## Available records

# # # #

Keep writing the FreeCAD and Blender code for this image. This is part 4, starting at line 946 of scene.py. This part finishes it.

# # # #

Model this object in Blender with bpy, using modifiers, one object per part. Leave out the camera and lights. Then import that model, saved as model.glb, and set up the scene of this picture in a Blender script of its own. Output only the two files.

# # # #

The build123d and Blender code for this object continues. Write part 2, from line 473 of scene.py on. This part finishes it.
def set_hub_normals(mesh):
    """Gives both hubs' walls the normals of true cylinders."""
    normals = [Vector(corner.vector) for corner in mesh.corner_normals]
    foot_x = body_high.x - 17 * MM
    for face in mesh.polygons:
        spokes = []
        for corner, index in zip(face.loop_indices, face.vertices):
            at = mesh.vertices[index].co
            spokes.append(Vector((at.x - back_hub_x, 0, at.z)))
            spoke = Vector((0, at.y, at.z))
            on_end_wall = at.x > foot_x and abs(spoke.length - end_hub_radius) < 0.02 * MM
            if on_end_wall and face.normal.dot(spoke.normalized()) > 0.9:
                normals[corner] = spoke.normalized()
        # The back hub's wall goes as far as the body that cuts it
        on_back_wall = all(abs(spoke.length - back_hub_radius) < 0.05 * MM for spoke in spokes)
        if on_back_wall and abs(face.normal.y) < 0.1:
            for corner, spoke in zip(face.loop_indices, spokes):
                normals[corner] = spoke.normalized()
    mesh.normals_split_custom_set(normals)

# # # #

## What you will do
Across the material above, how many lines include the string "that"? Only the number is wanted.

## Full output
2